After last time's archer, I decided to paint a knight in similar colours, presumably as the head of the household. I found an old Gamezone model, which had a really good horse but a very boring rider. I removed the rider and made one of my own, with the body, legs and right arm of a Warhammer pistolier, and the left arm of a Warhammer knight. I added a head from Statuesque Miniatures and then, as Lou Reed once put it, he was a she. Hey babe, take a ride on the wild side.

The basing was tricky, as I wanted it to tie into the cobblestones of the infantry, but needed a cavalry base with slots to give the horse some support. I flattened out some green stuff on scraps of paper and "drew" cobbles into it with a biro. I painted these and glued them onto the base, then put ash-style flock around to cover up the gaps.

My second project is a bit of an experiment. A few weeks back, GW brought out a set of spires for their Adeptus Titanicus game. The spires looked really nicely-sculpted, and very much in the gothic-without-excessive-skulls look that I like. I bought a set to see if they could be incorporated into the architecture of the various 28mm buildings that I've been making.

Of course, they're wildly out of scale, but would it matter? The answer, I suspect, is "No, unless you think about it". I took the base plate of a Magewrath Throne, and put one of the spires on top of it.

Here in the UK, there are about a dozen monuments called Eleanor Crosses, which King Edward I put up in memory of his wife, Eleanor, in various towns. The one below is at Waltham. Apparently, there was one in Dunstable, but it seems to have gone missing, probably round about the time when the pubs close.

So, here's my take on the concept.

I've added a little 40k detail halfway down to give it a bit of visual focus, and painted the teardrop blue to get away from the fact that it's a Blood Angels part. I think it works.

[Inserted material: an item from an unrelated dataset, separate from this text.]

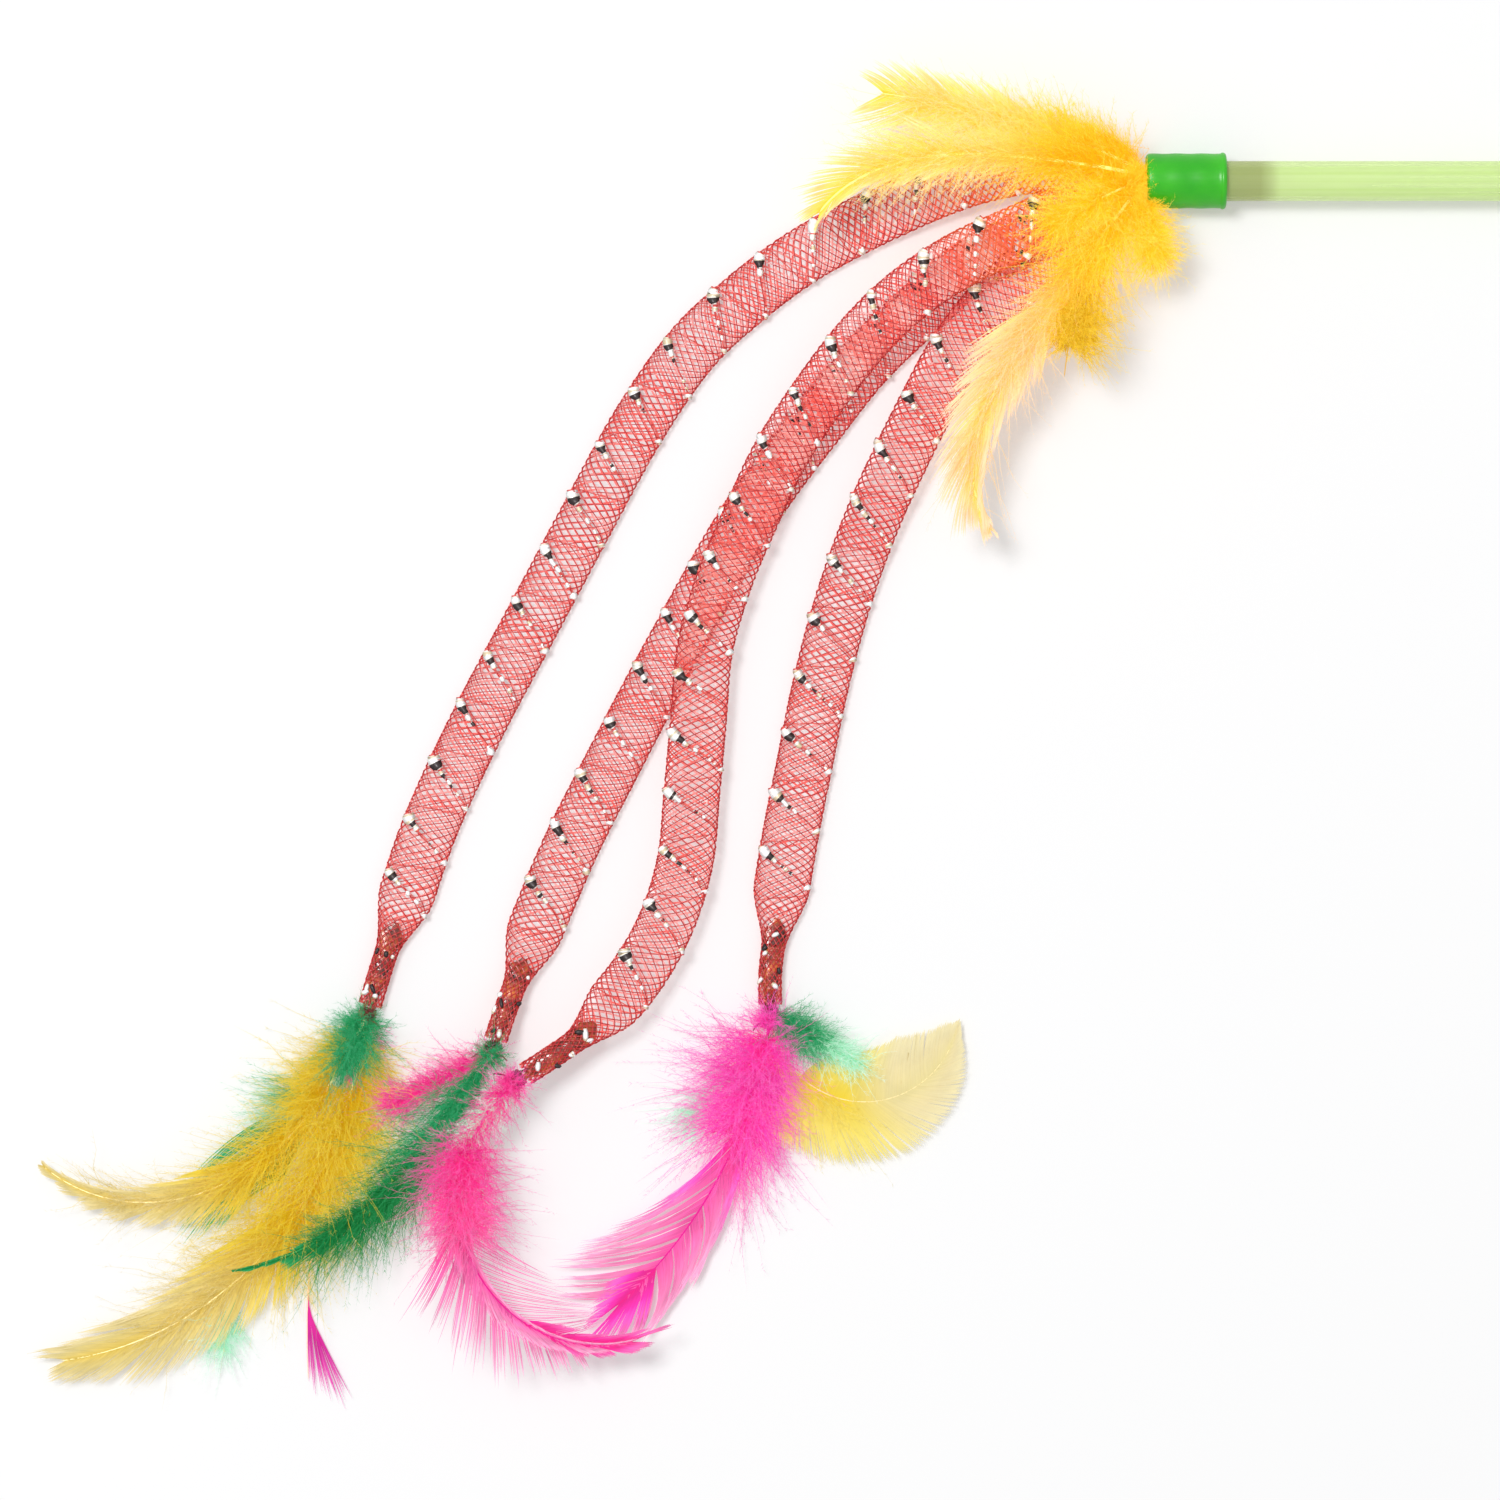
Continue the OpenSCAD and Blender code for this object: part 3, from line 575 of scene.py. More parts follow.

Here's it next to Sir Vaylance the Vigilant.

I think that's ok, overall.

Monday, 3 June 2019

Stormvermin and Archers

Slowly and steadily, I'm getting to the end of my skaven warband for Frostgrave. This week, I painted two stormvermin (larger, elite skaven) to use as knights, templars or men at arms (well, mice at arms). They are older models, perhaps from the "red period" in the 1990s, and have a chunky, lumpy quality. Normally I don't really warm to that style, but I think it makes them suitably large and unsubtle in comparison to their more nimble comrades.

I've been getting a bit tired of painting dirty fur, so I painted an archer for the goblin horde and another bowman for the Frostgrave human team.

The goblin is, I think, a metal forest goblin. This camera always seems to wash out the shading on green skin, but he's better in real life (honestly). The human is a very old model, from a game which wasn't Talisman, but had its own metal miniatures. His tab said "Paladin", which sounds odd, as I'm sure a paladin is a sort of holy knight. Strange.

Anyway, I thought I'd leave with a picture from the battle report that got me into all this Warhammer stuff. A kid at my school had a copy of White Dwarf featuring a fight between some very brightly-coloured Brettonian knights and Andy Chambers' filthy-looking (but well-painted) skaven army. The contrast looked amazing, and I was just fascinated by the whole thing.

If I remember rightly, the painting on the Brettonians was actually pretty crude, but it was enough. I'm now converting a knight to go with the other humans.